Why can’t Donald Trump be trusted? Partly because he’s Donald Trump. But even if he weren’t, absolute monarchs — which is what Trump is trying to become — are fundamentally untrustworthy. The ruler may sometimes choose to honor his promises, but it’s always his choice — a choice that can be changed at any moment. And his untrammeled power makes the nation he rules weaker, not stronger.
Let me step away from current events for a moment and ask what may seem like an odd historical question: Why did absolute monarchy disappear from the Western world in the 18th and 19th centuries? How did republics or constitutional monarchies that basically functioned as republics become the norm?
There were, of course, revolutions: The Glorious Revolution of 1688 in England, the American Revolution, the French Revolution. But absolutism would have returned if experience hadn’t shown that constitutional governments subject to rule of law were more effective than monarchs who could declare “L'État, c'est moi.”
Indeed, the frustrations of Louis XIV are a case in point. Circa 1700 France seemed to be by far the most powerful nation in Europe. Yet it was fought to a standstill by England, with its newly constitutional monarchy, and the Dutch Republic, which even in combination had many fewer people and probably considerably smaller GDP. Why?
A large part of the answer is probably that rule of law was a source of strength. That’s the argument of a classic paper by Douglass North and Barry Weingast, “Constitutions and Commitment: The Evolution of Institutions Governing Public Choice in Seventeenth-Century England.” North and Douglass argued that the reduced power of the king and the enhanced power of Parliament “allowed the government to commit credibly to upholding property rights” — including the right of people who bought government bonds to be repaid. Over the long term this was good for economic growth, but even in the short term it meant that England could borrow cheaply to finance its war effort, while France couldn’t.
Some readers may ask how, if rule of law is so important, China has become so powerful.

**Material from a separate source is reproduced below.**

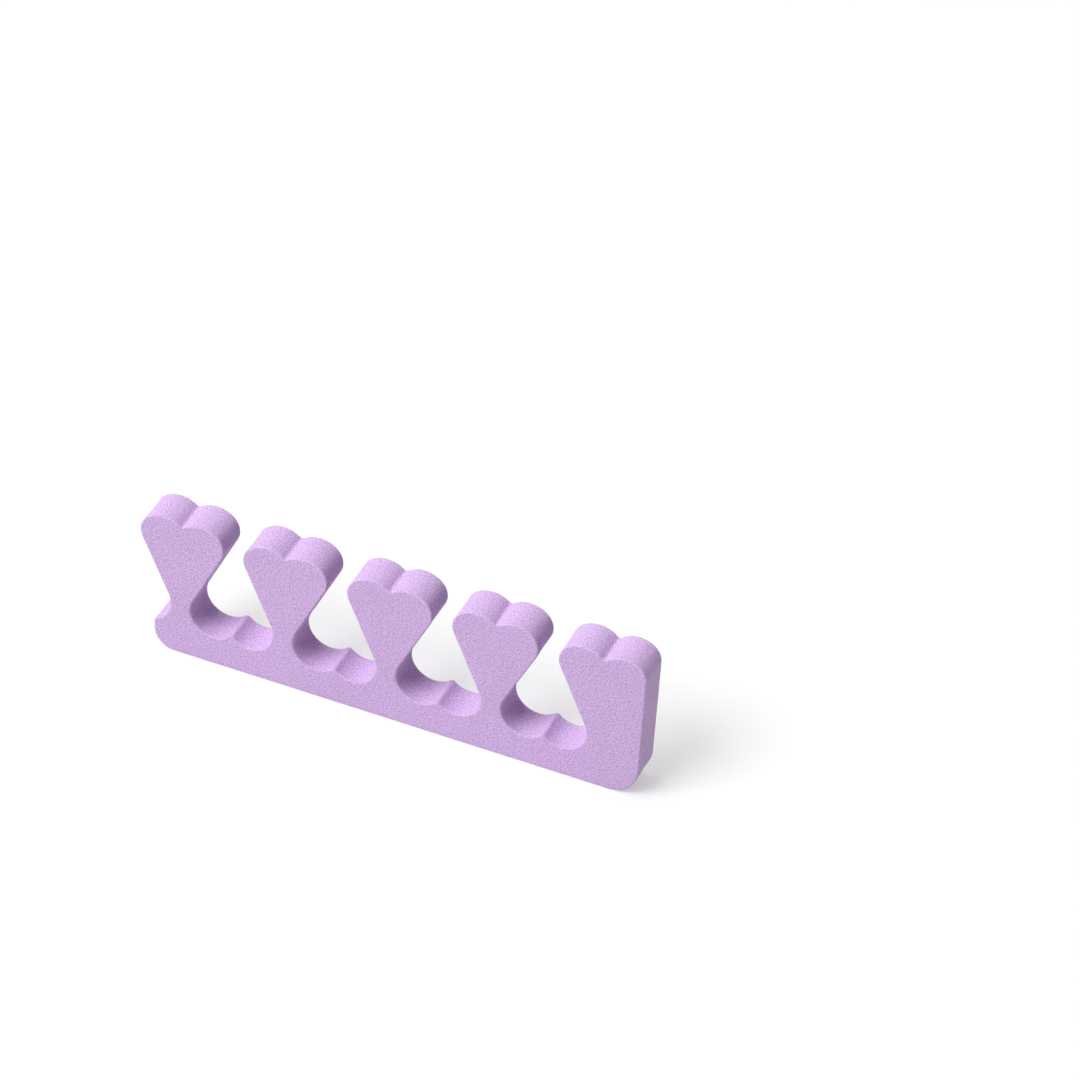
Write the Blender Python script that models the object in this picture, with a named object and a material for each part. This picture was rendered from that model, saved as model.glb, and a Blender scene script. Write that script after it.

I am in no way an expert on China. But my understanding is that for many decades after the insanity of Mao and his Cultural Revolution, power effectively rested with the Communist Party rather than the premier. This created an environment in which the ground rules were stable enough for business to flourish. It was only under Xi that China veered back toward one-man rule — and it’s paying a substantial price.
And speaking of the Cultural Revolution, don’t the escalating Trumpist attacks on universities and science have a very Maoist feel?
Anyway, the story of how the Glorious Revolution empowered England is very old history — older than the United States. But it’s directly relevant to where we are today. Trump probably can’t make trade deals because nobody trusts his promises.
And going forward, both the international role of the dollar and the ability of the federal government to finance itself depend in part on the belief that the U.S. government can be trusted to behave responsibly. Among other things, international investors normally assume that the president will respect the independence of the Federal Reserve and refrain from, say, arbitrarily rewriting the terms of federal debt.
Do you really think those assumptions are still justified? A confrontation between Trump and the Fed is probably only a few months — maybe even a few days — away. Some people in the administration have already floated the idea of a “Mar a Lago accord” that might include a forced conversion of short-term Treasuries into long-term bonds. Just discussing this is shocking to many because it would be a form of default on US debt.
Even now, I don’t think businesses, investors and the public in general fully appreciate what it means that we’re all subject to the whims of a mad king. But they’ll learn.